2. Design Framework: It provides the first comprehensive taxonomy for designers to consciously manipulate perceived fragility. Designers can now choose materials and structural cues to either encourage vigorous exploration (by signaling robustness) or promote careful handling (by signaling delicacy).
3. Interaction Discovery: The findings suggest that perceived fragility is a double-edged sword: it can inhibit the discovery of novel interactions if users are too afraid to touch, but it can also foster a unique, attentive engagement style.

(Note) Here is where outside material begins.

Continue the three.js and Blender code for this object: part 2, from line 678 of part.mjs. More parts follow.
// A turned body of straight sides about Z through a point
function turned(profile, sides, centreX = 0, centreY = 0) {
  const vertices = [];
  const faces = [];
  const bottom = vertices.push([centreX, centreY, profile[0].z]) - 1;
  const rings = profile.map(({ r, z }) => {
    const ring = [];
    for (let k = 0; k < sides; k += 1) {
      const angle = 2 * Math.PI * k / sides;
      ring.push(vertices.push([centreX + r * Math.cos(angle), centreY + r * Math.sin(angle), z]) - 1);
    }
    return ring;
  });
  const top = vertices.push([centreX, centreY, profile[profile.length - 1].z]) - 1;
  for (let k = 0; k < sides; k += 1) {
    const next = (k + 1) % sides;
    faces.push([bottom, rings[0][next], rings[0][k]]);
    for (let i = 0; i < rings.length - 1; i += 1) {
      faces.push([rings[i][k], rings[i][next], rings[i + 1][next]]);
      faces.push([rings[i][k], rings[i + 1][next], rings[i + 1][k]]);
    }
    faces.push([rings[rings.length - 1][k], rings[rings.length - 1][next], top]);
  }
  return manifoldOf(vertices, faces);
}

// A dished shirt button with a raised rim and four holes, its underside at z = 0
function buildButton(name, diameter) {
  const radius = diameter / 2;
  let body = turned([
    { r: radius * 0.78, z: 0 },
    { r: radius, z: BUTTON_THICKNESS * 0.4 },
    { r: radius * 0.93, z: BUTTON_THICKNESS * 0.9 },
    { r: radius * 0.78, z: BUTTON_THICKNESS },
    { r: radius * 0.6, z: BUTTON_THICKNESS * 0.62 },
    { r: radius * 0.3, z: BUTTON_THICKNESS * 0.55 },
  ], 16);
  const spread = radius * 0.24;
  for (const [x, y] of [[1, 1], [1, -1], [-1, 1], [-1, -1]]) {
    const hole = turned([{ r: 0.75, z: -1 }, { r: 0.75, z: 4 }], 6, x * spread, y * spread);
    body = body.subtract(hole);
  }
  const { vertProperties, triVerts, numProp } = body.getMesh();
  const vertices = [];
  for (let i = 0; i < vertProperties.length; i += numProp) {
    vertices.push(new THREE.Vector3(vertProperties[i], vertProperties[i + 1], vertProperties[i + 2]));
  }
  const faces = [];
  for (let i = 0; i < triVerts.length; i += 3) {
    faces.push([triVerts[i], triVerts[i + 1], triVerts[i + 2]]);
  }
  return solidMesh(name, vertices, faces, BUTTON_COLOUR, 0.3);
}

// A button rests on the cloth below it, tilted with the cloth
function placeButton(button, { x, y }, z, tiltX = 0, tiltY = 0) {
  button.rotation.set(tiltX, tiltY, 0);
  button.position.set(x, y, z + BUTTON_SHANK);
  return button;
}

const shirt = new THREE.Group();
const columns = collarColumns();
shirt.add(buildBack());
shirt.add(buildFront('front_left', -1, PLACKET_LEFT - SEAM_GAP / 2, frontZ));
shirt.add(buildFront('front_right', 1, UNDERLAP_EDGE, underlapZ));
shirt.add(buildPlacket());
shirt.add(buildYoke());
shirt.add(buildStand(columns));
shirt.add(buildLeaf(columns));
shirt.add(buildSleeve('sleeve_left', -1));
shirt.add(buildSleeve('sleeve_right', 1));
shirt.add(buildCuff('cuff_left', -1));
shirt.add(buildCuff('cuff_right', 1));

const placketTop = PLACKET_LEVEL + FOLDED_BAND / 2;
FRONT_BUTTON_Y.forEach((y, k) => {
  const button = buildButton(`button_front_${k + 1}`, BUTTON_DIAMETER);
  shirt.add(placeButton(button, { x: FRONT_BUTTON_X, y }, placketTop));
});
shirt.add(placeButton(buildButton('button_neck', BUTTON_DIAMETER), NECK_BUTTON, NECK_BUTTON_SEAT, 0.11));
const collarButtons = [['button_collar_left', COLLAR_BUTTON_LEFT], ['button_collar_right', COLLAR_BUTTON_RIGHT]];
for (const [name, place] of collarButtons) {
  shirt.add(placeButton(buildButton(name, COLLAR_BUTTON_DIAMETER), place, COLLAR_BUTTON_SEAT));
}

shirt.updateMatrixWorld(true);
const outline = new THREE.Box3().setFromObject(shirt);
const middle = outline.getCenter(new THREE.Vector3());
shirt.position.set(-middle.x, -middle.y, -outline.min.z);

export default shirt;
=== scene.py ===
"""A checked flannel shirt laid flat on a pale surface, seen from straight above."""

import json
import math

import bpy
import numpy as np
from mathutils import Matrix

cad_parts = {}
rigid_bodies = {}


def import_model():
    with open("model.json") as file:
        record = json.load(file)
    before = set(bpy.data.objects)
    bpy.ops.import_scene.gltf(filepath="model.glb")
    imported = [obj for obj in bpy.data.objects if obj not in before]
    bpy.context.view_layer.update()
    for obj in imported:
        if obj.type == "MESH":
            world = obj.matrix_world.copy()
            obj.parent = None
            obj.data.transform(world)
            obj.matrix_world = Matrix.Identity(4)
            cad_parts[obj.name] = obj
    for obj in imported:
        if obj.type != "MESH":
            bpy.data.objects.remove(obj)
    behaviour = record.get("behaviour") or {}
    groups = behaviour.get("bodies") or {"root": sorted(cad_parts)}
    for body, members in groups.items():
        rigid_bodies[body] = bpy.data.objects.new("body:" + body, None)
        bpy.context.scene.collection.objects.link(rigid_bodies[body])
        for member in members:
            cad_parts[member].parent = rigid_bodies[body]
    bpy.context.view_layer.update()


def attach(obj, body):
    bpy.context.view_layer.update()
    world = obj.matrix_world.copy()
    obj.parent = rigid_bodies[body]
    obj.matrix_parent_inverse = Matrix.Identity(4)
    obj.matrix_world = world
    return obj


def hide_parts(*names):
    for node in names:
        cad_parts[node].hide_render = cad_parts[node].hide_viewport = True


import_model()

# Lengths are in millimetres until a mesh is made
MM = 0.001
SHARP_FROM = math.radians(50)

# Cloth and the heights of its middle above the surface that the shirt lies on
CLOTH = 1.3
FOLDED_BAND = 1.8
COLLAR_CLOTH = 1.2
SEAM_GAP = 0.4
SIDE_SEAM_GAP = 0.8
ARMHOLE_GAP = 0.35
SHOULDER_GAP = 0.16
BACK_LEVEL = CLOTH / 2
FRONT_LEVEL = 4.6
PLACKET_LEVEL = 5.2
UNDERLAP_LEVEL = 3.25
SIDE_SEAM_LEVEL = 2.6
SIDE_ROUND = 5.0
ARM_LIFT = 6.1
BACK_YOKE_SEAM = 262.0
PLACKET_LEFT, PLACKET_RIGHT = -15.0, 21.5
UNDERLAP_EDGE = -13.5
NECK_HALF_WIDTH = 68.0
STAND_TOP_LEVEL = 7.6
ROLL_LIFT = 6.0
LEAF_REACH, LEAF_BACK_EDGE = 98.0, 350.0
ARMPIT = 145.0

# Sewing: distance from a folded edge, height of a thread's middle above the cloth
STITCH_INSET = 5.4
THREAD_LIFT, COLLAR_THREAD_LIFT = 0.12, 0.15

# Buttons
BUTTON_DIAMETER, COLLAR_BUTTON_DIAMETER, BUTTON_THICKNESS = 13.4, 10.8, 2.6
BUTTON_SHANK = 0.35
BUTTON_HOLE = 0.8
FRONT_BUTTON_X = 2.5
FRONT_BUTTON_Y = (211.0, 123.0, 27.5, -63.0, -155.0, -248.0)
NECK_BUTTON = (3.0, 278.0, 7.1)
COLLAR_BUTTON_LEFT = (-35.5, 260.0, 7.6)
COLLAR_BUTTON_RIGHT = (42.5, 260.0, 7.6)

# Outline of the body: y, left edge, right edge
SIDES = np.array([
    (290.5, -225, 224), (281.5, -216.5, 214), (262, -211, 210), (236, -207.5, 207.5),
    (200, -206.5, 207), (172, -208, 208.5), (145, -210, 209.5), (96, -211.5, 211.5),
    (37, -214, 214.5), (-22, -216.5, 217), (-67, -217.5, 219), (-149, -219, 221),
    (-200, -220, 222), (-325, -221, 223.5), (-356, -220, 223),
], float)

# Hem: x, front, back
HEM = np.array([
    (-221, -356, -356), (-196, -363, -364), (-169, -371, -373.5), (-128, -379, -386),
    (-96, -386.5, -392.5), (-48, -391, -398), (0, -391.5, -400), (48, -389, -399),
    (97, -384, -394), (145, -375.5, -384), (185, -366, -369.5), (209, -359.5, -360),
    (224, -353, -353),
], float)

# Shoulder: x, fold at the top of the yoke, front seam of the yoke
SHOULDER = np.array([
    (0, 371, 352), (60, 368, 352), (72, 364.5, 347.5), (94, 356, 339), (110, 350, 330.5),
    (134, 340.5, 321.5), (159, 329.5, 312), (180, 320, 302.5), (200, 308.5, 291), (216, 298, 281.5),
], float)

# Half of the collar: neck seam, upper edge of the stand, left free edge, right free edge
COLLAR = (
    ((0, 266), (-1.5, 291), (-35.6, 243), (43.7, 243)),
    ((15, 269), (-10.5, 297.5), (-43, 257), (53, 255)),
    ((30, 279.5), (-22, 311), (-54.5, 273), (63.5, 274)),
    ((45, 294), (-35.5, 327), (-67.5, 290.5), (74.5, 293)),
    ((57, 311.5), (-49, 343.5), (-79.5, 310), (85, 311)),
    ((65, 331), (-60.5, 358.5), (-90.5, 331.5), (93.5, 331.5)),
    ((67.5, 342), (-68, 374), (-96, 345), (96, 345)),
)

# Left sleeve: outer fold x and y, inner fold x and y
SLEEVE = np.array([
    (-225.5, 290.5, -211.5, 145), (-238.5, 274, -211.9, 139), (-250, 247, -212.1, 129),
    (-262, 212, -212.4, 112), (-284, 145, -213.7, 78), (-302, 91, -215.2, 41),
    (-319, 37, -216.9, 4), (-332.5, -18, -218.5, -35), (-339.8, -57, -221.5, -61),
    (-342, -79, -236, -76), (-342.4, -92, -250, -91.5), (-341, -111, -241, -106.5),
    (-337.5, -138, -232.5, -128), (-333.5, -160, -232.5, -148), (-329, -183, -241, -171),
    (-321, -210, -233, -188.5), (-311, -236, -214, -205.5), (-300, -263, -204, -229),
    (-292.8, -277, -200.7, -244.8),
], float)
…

4. Future Directions: The paper highlights the need for "scaffolding" in SCI design—using signifiers, demonstrations, or material choices to guide users safely through the discovery of new interaction possibilities without the fear of breaking the system.

In conclusion, the paper argues that perceived fragility is a design resource, not just a constraint. By understanding and managing the factors that influence this perception, designers can create Shape-Changing Interfaces that invite user engagement and exploration.